Exercise requirements:
In the entries below, the lines from the one with "Write part 4" through the one with "return Sheet(base +" are to be copied exactly; both ends count.

Information given:
* * *

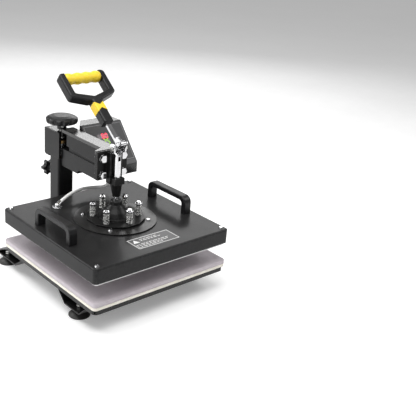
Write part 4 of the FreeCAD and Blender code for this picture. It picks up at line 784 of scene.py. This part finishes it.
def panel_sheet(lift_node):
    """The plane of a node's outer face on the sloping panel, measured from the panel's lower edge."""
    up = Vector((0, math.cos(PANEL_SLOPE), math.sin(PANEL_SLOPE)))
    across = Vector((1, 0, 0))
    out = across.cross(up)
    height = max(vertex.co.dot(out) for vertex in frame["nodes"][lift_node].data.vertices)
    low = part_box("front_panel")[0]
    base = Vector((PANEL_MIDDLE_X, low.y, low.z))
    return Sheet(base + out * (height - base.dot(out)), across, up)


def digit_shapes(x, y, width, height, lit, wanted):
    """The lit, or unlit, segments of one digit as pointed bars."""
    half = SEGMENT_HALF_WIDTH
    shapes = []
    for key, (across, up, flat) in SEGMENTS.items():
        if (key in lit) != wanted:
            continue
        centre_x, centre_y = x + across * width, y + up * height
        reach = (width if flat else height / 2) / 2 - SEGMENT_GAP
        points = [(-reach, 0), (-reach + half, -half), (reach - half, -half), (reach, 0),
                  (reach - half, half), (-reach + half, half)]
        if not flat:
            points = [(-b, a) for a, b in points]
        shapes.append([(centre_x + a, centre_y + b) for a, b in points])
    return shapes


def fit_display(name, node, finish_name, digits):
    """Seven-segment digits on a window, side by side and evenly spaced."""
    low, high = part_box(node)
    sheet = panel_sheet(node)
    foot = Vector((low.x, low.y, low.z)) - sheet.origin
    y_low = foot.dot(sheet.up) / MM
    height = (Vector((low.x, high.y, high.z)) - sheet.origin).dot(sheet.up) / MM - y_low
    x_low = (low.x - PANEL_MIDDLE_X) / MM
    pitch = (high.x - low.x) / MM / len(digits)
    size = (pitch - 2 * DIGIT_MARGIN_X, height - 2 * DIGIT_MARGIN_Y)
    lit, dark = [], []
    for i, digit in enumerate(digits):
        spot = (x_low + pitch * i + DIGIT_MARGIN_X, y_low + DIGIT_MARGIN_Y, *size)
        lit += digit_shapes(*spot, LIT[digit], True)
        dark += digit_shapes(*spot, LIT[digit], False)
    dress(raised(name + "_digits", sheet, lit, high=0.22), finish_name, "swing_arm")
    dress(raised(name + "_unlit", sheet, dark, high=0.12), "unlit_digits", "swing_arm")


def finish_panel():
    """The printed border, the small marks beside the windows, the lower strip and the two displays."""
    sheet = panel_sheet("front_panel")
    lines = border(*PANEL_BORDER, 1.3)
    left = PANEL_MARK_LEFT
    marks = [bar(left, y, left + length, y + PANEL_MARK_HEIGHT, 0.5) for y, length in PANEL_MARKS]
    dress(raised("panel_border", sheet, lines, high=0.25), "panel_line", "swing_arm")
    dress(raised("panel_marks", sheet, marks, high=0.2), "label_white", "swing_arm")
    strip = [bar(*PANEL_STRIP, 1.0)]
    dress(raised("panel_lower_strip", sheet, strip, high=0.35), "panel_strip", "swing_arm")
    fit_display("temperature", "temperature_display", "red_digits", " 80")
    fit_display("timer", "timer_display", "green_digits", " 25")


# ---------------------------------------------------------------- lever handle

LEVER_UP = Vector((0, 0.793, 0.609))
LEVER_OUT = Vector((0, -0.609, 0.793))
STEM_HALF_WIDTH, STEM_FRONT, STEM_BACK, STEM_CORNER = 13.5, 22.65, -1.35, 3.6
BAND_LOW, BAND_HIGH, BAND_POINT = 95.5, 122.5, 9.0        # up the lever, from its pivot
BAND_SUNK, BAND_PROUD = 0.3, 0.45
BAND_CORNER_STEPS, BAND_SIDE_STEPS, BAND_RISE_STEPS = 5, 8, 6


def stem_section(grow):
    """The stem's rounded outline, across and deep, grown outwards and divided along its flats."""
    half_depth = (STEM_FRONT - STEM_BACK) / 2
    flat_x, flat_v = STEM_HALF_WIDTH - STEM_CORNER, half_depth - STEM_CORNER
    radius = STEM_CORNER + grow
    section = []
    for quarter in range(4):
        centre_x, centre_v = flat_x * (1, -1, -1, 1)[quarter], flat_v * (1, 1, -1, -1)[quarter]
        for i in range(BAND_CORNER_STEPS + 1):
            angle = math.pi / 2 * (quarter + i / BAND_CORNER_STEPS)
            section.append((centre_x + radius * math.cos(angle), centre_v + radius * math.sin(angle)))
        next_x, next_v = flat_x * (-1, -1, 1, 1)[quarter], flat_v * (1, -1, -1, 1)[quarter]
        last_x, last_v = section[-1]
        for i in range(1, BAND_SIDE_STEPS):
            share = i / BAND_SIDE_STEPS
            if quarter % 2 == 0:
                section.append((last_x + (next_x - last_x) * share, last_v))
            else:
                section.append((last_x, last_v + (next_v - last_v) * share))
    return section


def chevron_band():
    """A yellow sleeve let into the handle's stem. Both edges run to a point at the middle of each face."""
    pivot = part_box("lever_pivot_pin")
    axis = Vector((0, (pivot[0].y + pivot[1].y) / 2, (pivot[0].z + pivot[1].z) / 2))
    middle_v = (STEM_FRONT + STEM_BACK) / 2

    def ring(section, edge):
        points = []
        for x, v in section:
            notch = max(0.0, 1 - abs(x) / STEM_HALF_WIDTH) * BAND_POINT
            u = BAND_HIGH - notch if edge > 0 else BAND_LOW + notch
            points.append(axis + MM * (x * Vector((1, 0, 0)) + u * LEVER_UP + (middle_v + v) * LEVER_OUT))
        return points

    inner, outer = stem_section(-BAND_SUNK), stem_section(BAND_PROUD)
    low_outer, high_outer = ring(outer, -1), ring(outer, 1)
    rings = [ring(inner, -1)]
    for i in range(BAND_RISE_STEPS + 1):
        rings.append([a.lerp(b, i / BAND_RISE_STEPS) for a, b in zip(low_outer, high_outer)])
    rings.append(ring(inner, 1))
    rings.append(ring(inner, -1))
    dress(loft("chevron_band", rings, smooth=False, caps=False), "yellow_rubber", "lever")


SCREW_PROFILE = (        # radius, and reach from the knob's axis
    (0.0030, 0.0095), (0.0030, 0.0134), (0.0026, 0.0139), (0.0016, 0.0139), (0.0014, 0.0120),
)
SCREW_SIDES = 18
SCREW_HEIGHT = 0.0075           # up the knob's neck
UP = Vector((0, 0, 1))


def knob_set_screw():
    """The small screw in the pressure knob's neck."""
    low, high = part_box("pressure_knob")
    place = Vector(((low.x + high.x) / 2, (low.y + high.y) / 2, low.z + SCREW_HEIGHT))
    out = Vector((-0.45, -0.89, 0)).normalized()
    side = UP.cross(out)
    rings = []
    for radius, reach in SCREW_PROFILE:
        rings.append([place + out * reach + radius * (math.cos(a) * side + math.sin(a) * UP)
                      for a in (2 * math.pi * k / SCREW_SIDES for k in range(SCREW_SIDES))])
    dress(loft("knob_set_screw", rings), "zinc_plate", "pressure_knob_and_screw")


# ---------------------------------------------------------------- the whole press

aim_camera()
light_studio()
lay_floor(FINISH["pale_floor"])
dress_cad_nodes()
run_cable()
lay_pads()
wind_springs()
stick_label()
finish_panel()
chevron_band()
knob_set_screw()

* * *

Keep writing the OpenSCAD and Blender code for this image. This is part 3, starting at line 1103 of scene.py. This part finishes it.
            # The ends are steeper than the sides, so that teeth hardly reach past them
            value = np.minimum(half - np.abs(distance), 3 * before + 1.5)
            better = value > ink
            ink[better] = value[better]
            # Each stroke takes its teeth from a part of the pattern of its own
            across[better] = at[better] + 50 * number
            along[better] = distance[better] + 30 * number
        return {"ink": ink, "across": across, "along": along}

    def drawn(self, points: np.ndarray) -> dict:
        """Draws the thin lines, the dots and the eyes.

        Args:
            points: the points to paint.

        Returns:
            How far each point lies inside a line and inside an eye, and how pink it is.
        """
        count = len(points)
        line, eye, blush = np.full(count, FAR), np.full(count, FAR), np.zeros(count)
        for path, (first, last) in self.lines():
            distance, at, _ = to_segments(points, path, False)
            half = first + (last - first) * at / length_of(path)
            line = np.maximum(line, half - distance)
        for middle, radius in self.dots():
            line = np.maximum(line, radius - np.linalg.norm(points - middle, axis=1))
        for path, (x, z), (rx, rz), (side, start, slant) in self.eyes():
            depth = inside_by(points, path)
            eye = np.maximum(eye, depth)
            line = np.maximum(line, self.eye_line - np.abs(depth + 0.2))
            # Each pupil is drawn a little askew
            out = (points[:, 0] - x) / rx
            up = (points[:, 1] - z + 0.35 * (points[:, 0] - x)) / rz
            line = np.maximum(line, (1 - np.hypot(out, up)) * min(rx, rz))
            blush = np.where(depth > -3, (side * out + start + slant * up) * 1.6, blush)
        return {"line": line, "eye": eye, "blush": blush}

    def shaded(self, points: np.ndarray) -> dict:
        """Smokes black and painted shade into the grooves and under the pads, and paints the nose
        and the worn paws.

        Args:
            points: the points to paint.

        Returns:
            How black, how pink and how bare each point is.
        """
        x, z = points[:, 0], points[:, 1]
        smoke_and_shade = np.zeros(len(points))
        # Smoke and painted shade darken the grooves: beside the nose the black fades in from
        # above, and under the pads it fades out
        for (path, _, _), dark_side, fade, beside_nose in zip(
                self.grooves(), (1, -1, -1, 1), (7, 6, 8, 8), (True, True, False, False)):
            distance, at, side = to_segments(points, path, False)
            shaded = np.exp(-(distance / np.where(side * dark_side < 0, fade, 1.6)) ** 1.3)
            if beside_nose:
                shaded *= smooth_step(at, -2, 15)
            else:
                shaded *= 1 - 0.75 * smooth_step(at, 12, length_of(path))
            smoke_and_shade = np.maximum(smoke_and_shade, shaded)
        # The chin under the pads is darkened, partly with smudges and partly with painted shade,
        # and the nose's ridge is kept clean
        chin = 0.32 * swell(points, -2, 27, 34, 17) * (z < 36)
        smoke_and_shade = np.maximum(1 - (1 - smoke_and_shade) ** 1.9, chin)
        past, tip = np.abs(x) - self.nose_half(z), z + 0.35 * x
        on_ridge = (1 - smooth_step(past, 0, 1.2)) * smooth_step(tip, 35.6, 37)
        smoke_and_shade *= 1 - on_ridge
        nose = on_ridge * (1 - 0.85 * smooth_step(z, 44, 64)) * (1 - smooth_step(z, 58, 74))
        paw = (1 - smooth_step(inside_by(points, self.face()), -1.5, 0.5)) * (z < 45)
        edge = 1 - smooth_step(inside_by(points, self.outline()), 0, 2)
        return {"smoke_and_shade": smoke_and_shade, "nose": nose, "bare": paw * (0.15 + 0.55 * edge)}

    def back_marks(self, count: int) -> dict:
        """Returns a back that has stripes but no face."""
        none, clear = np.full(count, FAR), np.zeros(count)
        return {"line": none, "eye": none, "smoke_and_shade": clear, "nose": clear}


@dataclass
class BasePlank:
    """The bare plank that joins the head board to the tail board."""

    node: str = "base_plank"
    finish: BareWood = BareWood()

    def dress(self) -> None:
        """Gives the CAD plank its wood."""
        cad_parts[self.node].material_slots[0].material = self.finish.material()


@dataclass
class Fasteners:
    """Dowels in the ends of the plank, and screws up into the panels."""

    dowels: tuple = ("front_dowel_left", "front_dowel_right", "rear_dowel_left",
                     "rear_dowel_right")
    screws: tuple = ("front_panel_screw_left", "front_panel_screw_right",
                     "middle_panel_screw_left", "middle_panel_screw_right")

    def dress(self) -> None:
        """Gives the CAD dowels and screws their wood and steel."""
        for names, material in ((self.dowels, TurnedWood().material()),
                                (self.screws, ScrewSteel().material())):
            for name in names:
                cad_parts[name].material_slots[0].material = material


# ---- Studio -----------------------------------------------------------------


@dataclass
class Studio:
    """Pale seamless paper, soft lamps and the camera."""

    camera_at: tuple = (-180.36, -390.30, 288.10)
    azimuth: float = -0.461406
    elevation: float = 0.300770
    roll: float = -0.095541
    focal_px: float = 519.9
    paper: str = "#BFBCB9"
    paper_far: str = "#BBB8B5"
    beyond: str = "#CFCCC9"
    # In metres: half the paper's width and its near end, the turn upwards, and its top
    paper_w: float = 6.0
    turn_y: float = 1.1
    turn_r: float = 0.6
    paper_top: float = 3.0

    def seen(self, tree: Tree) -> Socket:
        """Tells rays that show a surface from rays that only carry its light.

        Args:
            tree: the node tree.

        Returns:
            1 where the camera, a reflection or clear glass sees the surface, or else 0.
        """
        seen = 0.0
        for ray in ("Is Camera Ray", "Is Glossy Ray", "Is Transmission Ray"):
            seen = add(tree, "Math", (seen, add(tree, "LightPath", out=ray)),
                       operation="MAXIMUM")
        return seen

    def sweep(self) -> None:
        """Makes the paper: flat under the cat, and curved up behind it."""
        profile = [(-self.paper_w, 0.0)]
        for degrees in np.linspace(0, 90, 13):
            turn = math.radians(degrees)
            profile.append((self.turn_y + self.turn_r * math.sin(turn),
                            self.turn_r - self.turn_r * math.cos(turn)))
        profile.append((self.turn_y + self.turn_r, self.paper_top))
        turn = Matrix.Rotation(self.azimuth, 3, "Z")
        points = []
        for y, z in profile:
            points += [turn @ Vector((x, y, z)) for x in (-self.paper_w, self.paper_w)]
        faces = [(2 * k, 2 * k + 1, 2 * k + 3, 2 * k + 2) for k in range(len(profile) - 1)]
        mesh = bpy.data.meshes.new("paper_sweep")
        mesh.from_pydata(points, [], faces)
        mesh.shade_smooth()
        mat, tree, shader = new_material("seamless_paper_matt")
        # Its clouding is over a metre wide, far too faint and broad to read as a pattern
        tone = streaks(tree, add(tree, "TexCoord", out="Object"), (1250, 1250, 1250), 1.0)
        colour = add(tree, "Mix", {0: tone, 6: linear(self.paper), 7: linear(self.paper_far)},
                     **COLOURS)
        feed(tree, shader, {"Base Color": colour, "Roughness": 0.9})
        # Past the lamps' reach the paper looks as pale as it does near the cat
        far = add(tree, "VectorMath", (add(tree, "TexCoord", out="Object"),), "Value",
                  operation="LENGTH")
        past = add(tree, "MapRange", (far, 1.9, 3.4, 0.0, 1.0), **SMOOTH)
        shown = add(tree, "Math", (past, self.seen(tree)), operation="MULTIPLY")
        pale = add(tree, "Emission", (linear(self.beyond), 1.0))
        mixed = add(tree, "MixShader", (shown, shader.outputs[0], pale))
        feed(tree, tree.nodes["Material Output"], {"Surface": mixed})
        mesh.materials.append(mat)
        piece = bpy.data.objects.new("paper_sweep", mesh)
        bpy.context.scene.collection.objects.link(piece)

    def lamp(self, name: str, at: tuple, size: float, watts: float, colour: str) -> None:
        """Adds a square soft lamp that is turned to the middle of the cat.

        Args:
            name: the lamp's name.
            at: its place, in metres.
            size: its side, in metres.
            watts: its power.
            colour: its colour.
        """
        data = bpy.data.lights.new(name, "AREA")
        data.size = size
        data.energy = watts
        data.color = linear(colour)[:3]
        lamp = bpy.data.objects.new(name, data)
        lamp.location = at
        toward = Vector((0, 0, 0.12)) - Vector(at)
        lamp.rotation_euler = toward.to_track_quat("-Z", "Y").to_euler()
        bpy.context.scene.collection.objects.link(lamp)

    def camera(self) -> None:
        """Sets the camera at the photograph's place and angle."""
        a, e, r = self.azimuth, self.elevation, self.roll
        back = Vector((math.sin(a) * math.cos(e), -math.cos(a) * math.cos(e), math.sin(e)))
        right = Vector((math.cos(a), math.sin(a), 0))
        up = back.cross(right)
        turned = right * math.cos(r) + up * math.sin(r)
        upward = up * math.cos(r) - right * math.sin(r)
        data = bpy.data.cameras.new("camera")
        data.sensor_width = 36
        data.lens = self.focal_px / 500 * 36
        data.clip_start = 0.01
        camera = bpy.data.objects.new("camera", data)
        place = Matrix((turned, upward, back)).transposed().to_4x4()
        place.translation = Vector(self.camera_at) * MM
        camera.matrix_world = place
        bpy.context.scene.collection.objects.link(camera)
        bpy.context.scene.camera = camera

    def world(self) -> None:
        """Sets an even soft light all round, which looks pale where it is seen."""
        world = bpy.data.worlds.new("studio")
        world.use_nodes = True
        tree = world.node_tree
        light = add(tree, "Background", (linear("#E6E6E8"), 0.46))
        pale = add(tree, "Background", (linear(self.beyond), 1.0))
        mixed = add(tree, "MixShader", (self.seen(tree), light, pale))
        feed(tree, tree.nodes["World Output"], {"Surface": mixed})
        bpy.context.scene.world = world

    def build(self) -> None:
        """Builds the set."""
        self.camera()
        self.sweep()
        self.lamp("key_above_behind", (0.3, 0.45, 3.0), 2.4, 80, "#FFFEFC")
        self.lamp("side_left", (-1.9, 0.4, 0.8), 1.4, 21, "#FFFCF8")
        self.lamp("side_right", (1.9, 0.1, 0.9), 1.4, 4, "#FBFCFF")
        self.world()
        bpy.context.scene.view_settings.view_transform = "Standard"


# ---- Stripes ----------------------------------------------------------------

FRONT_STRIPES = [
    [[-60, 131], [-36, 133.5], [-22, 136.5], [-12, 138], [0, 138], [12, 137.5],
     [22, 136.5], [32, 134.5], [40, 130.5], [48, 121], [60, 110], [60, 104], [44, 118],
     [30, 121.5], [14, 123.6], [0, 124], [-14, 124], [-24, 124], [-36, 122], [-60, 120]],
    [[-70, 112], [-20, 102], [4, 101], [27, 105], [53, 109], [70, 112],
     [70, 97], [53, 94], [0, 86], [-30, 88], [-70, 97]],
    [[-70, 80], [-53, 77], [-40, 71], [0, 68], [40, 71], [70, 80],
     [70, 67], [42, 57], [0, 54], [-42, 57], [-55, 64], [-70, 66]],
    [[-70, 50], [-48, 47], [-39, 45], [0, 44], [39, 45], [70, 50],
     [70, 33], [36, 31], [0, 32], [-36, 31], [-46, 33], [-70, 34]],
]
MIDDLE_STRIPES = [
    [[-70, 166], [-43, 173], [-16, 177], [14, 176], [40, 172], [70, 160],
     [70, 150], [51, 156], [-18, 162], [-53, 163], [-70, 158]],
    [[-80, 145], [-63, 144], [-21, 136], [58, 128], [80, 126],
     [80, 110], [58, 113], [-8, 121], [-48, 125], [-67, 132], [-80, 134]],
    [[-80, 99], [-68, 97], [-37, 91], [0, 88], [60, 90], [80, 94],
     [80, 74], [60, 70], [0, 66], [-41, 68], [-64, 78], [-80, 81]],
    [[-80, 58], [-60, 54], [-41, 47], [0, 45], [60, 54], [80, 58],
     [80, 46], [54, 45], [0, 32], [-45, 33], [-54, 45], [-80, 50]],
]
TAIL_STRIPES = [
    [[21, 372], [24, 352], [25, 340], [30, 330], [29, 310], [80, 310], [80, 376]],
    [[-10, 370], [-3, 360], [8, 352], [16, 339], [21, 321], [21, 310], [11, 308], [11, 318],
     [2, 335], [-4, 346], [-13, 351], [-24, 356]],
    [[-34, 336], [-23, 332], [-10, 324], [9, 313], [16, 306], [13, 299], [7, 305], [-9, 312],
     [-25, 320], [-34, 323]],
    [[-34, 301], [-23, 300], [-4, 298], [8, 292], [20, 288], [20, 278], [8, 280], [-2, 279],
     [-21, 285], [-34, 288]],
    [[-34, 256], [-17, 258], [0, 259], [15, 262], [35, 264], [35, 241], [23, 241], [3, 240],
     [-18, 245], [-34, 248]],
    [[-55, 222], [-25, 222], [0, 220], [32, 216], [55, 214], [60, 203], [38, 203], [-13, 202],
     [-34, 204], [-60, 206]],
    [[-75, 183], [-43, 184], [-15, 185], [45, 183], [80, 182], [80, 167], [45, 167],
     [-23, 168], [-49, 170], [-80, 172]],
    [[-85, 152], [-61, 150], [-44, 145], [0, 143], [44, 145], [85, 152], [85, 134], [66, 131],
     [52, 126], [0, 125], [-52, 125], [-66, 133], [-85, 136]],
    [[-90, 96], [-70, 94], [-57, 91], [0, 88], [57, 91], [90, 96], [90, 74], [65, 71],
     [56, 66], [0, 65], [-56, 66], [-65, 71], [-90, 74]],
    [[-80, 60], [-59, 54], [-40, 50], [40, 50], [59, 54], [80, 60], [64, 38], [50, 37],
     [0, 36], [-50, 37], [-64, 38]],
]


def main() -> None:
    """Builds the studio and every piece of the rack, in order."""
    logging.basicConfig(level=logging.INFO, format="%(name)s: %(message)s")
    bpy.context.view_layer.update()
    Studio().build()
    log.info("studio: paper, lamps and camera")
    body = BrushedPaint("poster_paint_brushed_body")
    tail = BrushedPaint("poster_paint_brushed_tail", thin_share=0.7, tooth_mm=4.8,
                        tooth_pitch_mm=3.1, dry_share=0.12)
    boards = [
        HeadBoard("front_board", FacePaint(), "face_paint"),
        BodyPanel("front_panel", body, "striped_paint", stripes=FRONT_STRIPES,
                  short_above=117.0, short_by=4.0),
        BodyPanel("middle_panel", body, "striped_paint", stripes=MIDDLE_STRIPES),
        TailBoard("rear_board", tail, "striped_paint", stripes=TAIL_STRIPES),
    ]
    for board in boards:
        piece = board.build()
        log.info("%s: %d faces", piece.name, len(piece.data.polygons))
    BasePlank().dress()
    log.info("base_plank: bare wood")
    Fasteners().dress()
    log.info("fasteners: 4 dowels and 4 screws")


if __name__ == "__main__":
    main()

* * *

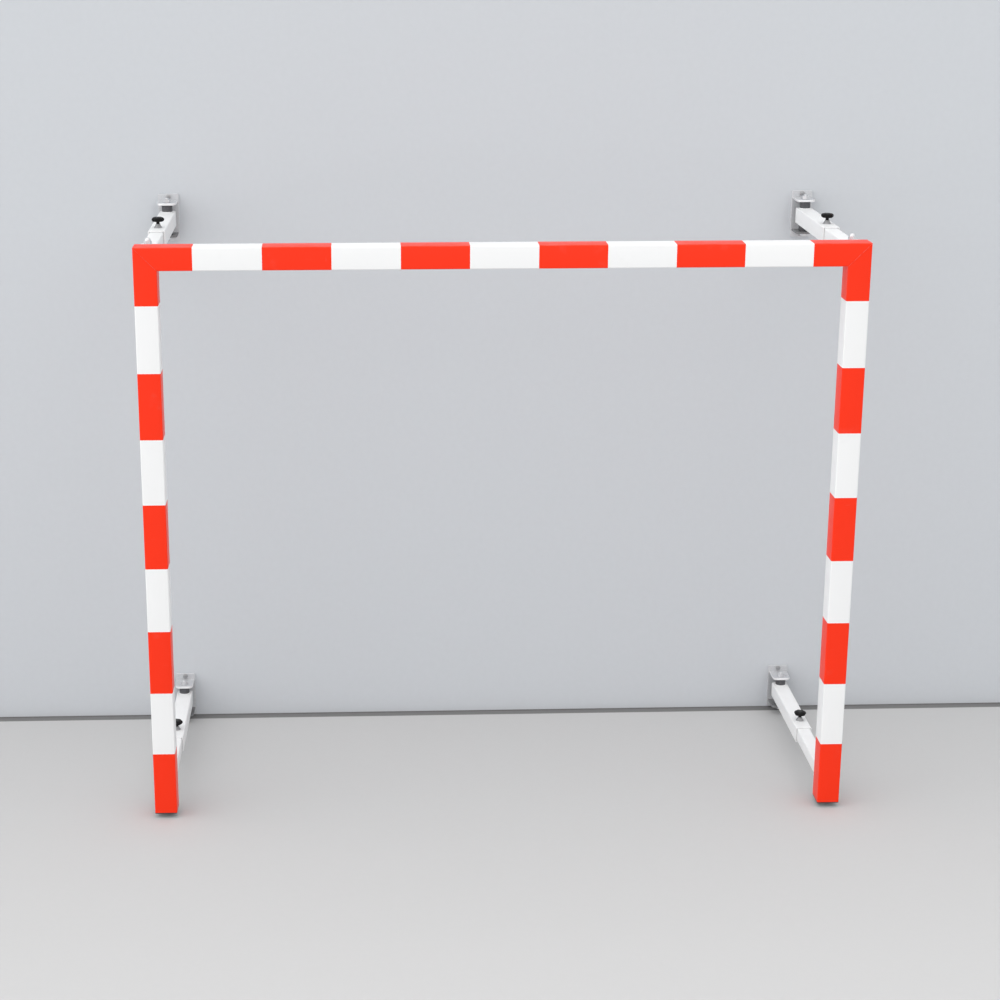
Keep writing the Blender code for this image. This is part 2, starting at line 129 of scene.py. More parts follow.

* * *

Task answer:
Write part 4 of the FreeCAD and Blender code for this picture. It picks up at line 784 of scene.py. This part finishes it.
def panel_sheet(lift_node):
    """The plane of a node's outer face on the sloping panel, measured from the panel's lower edge."""
    up = Vector((0, math.cos(PANEL_SLOPE), math.sin(PANEL_SLOPE)))
    across = Vector((1, 0, 0))
    out = across.cross(up)
    height = max(vertex.co.dot(out) for vertex in frame["nodes"][lift_node].data.vertices)
    low = part_box("front_panel")[0]
    base = Vector((PANEL_MIDDLE_X, low.y, low.z))
    return Sheet(base + out * (height - base.dot(out)), across, up)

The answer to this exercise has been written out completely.